Any attempt to retrieve classical Christian teaching about God must not only retrieve the scriptural foundations of such teaching. It must also retrieve the form that scriptural teaching takes, i.e., the glad tidings of the Lord’s reign (Isa 52:7).
Theology is discourse concerning God: God in his being, attributes, persons, and works; God and all things in relation to God, from whom and through whom and to whom are all things (Rom 11:36). The principal subject matter of Christian theology has a proper name, “Yhwh,” which is the name of the Father and of the Son and of the Holy Spirit (Matt 28:19). The fundamental claim of Christian theology regarding its principal subject matter is “Yhwh reigns.” This fundamental claim at once identifies God as king and describes the nature of his relation to all that is not God. Christian theology in its breadth and length and height and depth is one long commentary on the claim that the Lord reigns, a commentary designed to aid the church’s own varied expressions of this claim in prayer, proclamation, and praise.
Christian theology in the 20th century was not always eager to affirm God’s regal status. In many instances, in fact, Christian theology sought to deconstruct the claim that the Lord reigns. The deconstruction of the “royal metaphor” (what its critics called it) was central to the revision of “classical theism” (a label also invented by critics of traditional Christian teaching concerning God). Critics of this teaching offered a number of reasons for rejecting or redefining the royal metaphor. It was, they claimed, rooted in antiquated pre-modern approaches to biblical interpretation. It contradicted modern scientific understanding of the nature of the universe. It provided warrant for numerous forms of tyranny and oppression. This picture of the God-world relation, its critics argued, had held the church captive far too long. A Christian theology come of age and alert to the requisites of human flourishing needed to abandon the royal metaphor in favor of a more wholesome and humane conception of God. As a result of this critical judgment, the story of 20th century theology was, in large measure, the story of more or less revisionist proposals regarding the doctrine of God.
The purpose of the present article is not to address modern criticisms of traditional Christian teaching, at least not directly. I mention these criticisms only to observe that the critics were right about one thing: traditional Christian teaching about God is tied intrinsically to the royal metaphor, the claim that Yhwh, the triune God, reigns. Accordingly, any attempt to retrieve classical Christian teaching about God must not only retrieve the scriptural foundations of such teaching. It must also retrieve the form that scriptural teaching takes, i.e., the glad tidings of the Lord’s reign (Isa 52:7).

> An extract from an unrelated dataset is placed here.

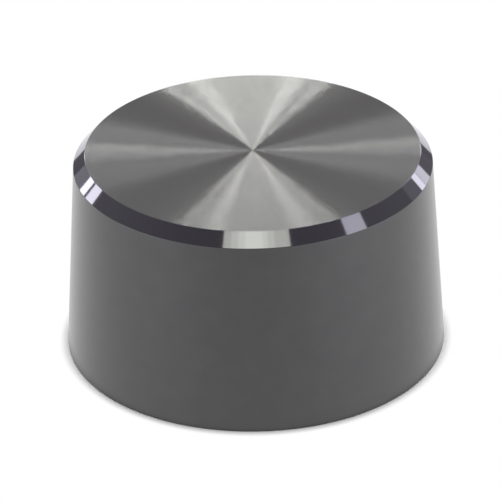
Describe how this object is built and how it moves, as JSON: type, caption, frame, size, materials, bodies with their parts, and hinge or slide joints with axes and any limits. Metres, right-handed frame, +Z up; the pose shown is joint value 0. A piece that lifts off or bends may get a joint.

The central theme of Book Four of the Psalms (Psalms 90-106) is the kingship of Yhwh. These psalms are therefore an instructive place to begin in considering the scriptural portrayal of divine kingship. Psalm 93, the first instance of the claim, Yhwh mlk, “the Lord is king/the Lord reigns,” in Psalms 90-106, provides a helpful entryway into this portion of Scripture and this article of Christian teaching.
Psalm 93:1 opens with the announcement, “The Lord is king,” “The Lord reigns.” The psalm expounds the significance of this announcement in three phases. First, Psalm 93:1-2 grounds the enduring stability of the world in the divine king’s eternal being and transcendent power. Second, Psalm 93:3-4 considers creational sources of opposition to the Lord’s kingship–the mighty floods–only to conclude that creaturely opponents to God’s reign pose no ultimate threat. Third, Psalm 93:5 acclaims the enduring stability of God’s “testimonies” and God’s “house,” two central privileges enjoyed by the divine king’s covenant people.
(1) Ps 93:1-2. The first section of Psalm 93 begins with praise of the divine king’s transcendent power, drawing on the imagery of an Ancient Near Eastern king’s royal attire: the Lord “is robed in majesty; the Lord is robed; he has put on strength as his belt” (Ps 93:1). The section concludes with praise of the divine king’s eternal being: “you are from everlasting” (Ps 93:2; cf. Pss 90:2, 4; 102:24-26). According to the middle frame of this section, the divine king’s eternal being and transcendent power are the source of the world’s enduring stability. Because God the eternal, almighty king reigns, “The world is established; it shall never be moved” (Ps 93:1). Moreover, the psalmist expresses further confidence that the world will stand secure in the future because God’s reign stands uncontested since the beginning of creation, when God established his throne in the heavens: “Your throne is established from of old” (Ps 93:2; cf. Pss 103:19; 104:3).